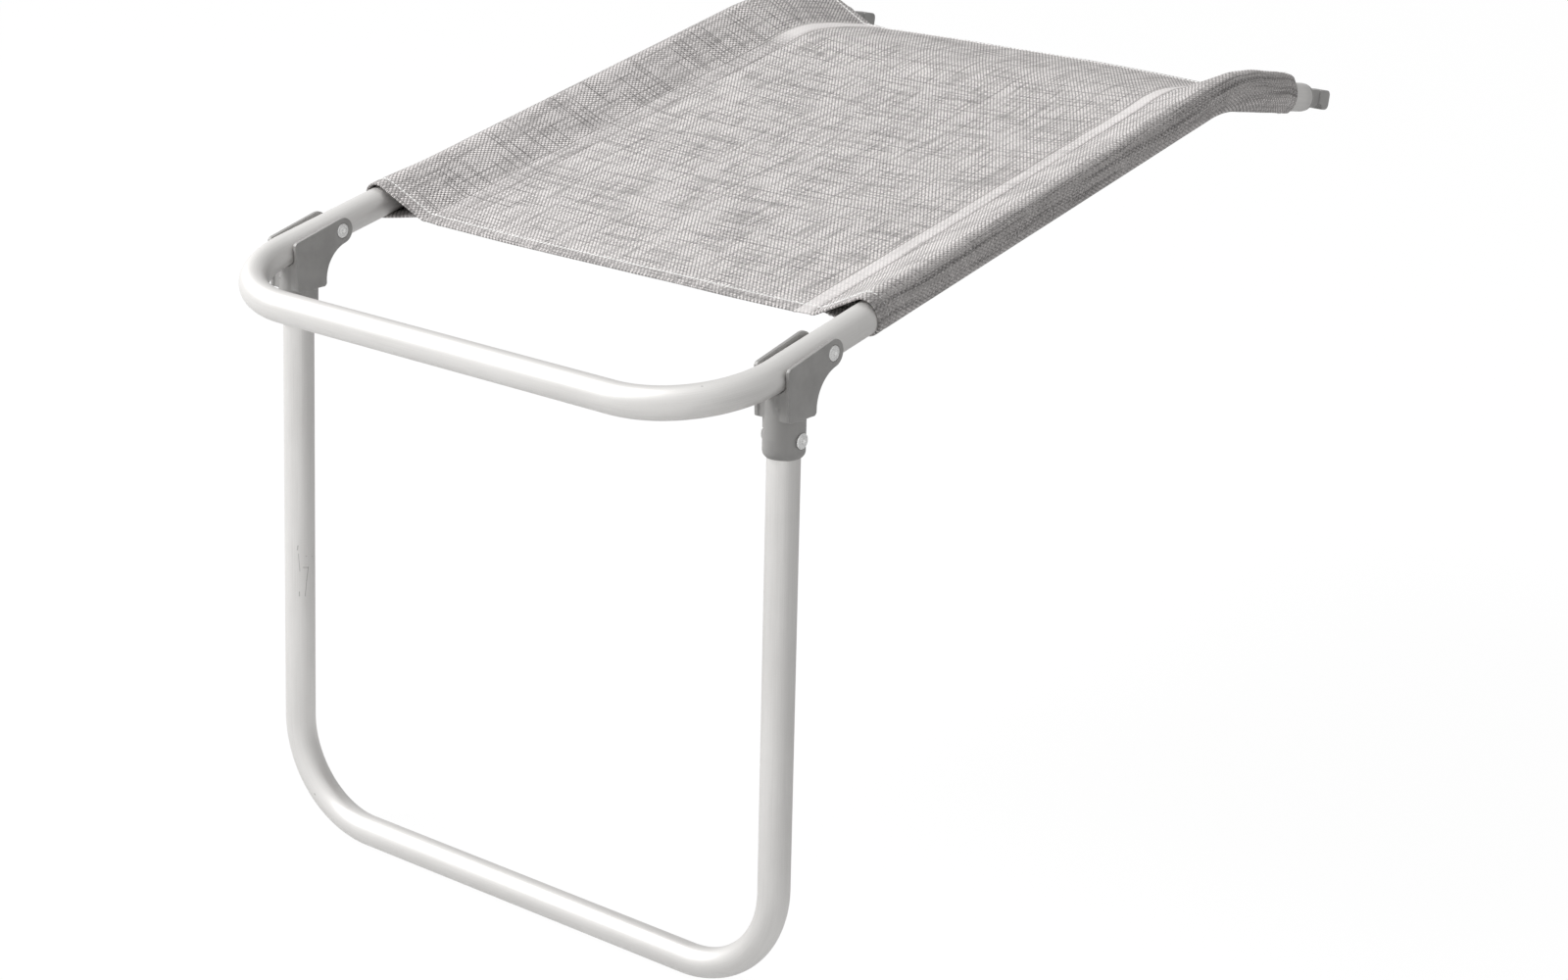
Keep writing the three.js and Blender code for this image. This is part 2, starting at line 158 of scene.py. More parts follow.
def stretched(place, *scales):
    """A place multiplied by one scale for each of its three ways."""
    return vector_math("MULTIPLY", place, scales)


def cloudy(place, detail=2.0, roughness=0.5):
    sockets = {"Vector": place, "Scale": 1.0, "Detail": detail, "Roughness": roughness}
    return place.node("TexNoise", {}, sockets)


def eased(value, low, high, start=0.0, end=1.0):
    """start where the value is low, end where it is high, and a smooth step between."""
    sockets = {"Value": value, "From Min": low, "From Max": high, "To Min": start, "To Max": end}
    return value.node("MapRange", {"interpolation_type": "SMOOTHSTEP"}, sockets)


def tinted(low, high, share):
    """A colour from low to high by share, each a colour or a wire."""
    return share.node("Mix", {"data_type": "RGBA"}, {"Factor": share, "A": low, "B": high})


def bumped(height, strength, distance):
    return height.node("Bump", {}, {"Strength": strength, "Distance": distance, "Height": height})


scratch_grey = (0.4, 0.39, 0.38)
handling_marks = [
    ((-196.1, -617.9, -244.5), (-196.4, -618.2, -247.3), 0.5),
    ((-196.0, -618.0, -250.1), (-195.5, -618.0, -262.5), 0.3),
    ((-193.2, -614.1, -252.3), (-192.8, -608.4, -254.0), 0.35),
    ((-194.1, -616.0, -260.0), (-192.9, -612.8, -260.7), 0.5),
    ((-192.9, -612.8, -260.7), (-193.3, -614.4, -269.5), 0.45),
    ((-193.3, -614.4, -269.5), (-193.8, -616.0, -280.4), 0.4),
    ((-196.0, -619.0, -277.1), (-196.1, -619.1, -279.9), 0.5),
    ((-181.4, -629.0, -417.6), (-180.6, -628.6, -418.4), 0.7),
    ((184.7, -657.1, -40.2), (185.3, -656.7, -40.6), 0.6),
]  # scratches on the skin: both ends in the row's frame and the width, in millimetres


def from_line(place, one, other):
    """Distance of a place from a straight mark between two others."""
    way = Vector(other) - Vector(one)
    offset = vector_math("SUBTRACT", place, one)
    share = vector_math("DOT_PRODUCT", offset, way / way.length_squared)
    share = share.math("MAXIMUM", 0.0).math("MINIMUM", 1.0)
    reach = share.node("VectorMath", {"operation": "SCALE"}, {0: way, "Scale": share})
    return vector_math("DISTANCE", offset, reach)


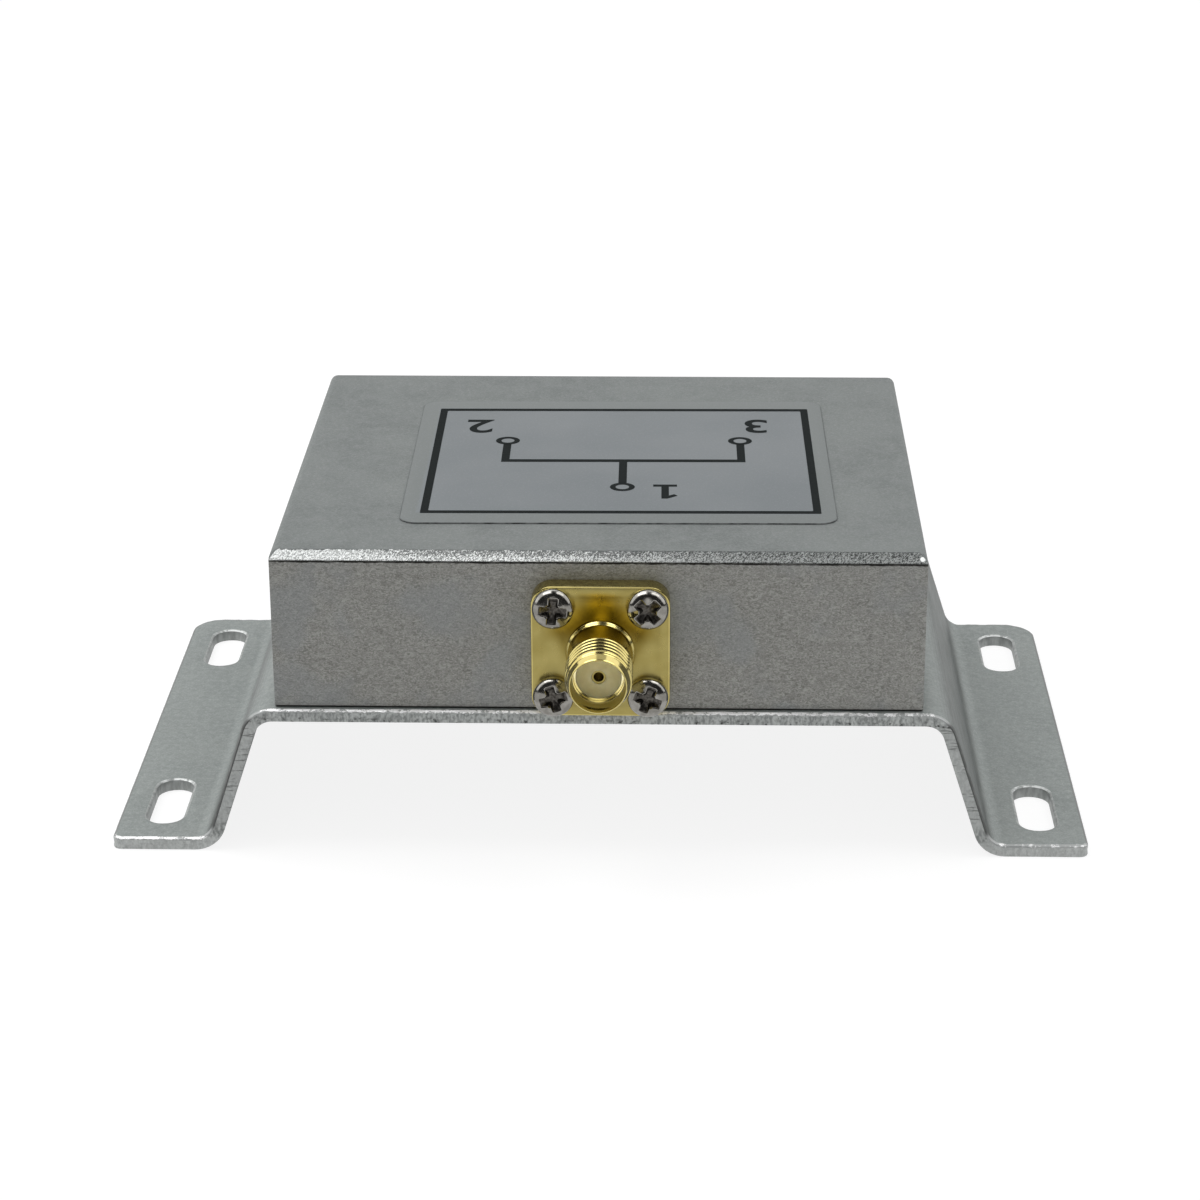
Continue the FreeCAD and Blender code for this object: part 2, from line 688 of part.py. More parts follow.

AIM: Your task is to repeat every entry exactly.

ANSWER TO THE TASK:
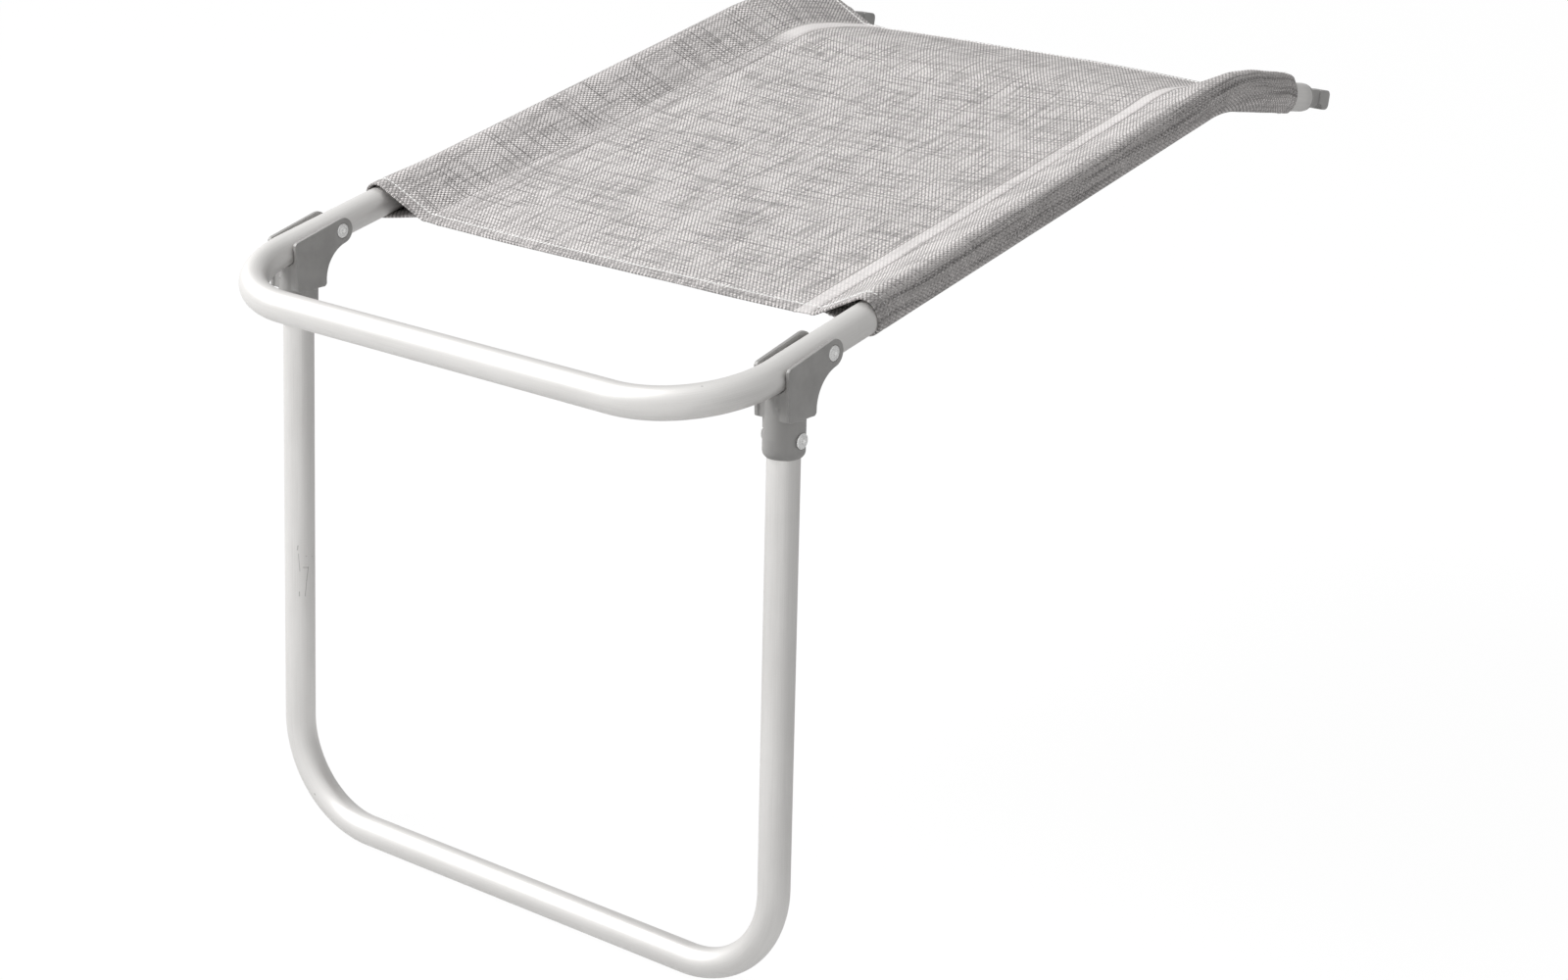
Keep writing the three.js and Blender code for this image. This is part 2, starting at line 158 of scene.py. More parts follow.
def stretched(place, *scales):
    """A place multiplied by one scale for each of its three ways."""
    return vector_math("MULTIPLY", place, scales)


def cloudy(place, detail=2.0, roughness=0.5):
    sockets = {"Vector": place, "Scale": 1.0, "Detail": detail, "Roughness": roughness}
    return place.node("TexNoise", {}, sockets)


def eased(value, low, high, start=0.0, end=1.0):
    """start where the value is low, end where it is high, and a smooth step between."""
    sockets = {"Value": value, "From Min": low, "From Max": high, "To Min": start, "To Max": end}
    return value.node("MapRange", {"interpolation_type": "SMOOTHSTEP"}, sockets)


def tinted(low, high, share):
    """A colour from low to high by share, each a colour or a wire."""
    return share.node("Mix", {"data_type": "RGBA"}, {"Factor": share, "A": low, "B": high})


def bumped(height, strength, distance):
    return height.node("Bump", {}, {"Strength": strength, "Distance": distance, "Height": height})


scratch_grey = (0.4, 0.39, 0.38)
handling_marks = [
    ((-196.1, -617.9, -244.5), (-196.4, -618.2, -247.3), 0.5),
    ((-196.0, -618.0, -250.1), (-195.5, -618.0, -262.5), 0.3),
    ((-193.2, -614.1, -252.3), (-192.8, -608.4, -254.0), 0.35),
    ((-194.1, -616.0, -260.0), (-192.9, -612.8, -260.7), 0.5),
    ((-192.9, -612.8, -260.7), (-193.3, -614.4, -269.5), 0.45),
    ((-193.3, -614.4, -269.5), (-193.8, -616.0, -280.4), 0.4),
    ((-196.0, -619.0, -277.1), (-196.1, -619.1, -279.9), 0.5),
    ((-181.4, -629.0, -417.6), (-180.6, -628.6, -418.4), 0.7),
    ((184.7, -657.1, -40.2), (185.3, -656.7, -40.6), 0.6),
]  # scratches on the skin: both ends in the row's frame and the width, in millimetres


def from_line(place, one, other):
    """Distance of a place from a straight mark between two others."""
    way = Vector(other) - Vector(one)
    offset = vector_math("SUBTRACT", place, one)
    share = vector_math("DOT_PRODUCT", offset, way / way.length_squared)
    share = share.math("MAXIMUM", 0.0).math("MINIMUM", 1.0)
    reach = share.node("VectorMath", {"operation": "SCALE"}, {0: way, "Scale": share})
    return vector_math("DISTANCE", offset, reach)


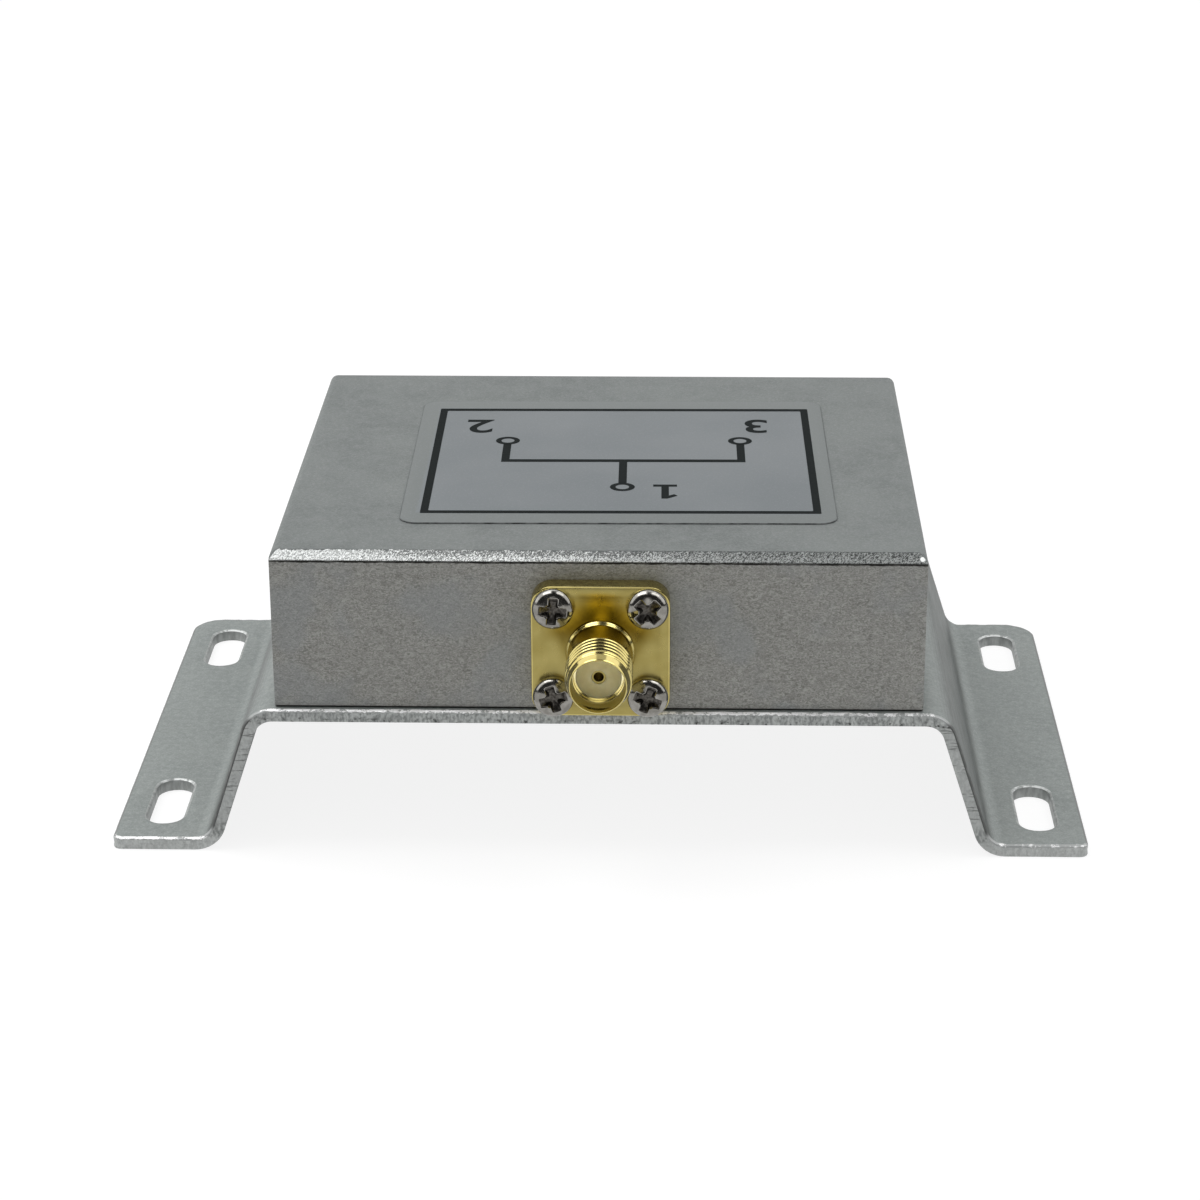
Continue the FreeCAD and Blender code for this object: part 2, from line 688 of part.py. More parts follow.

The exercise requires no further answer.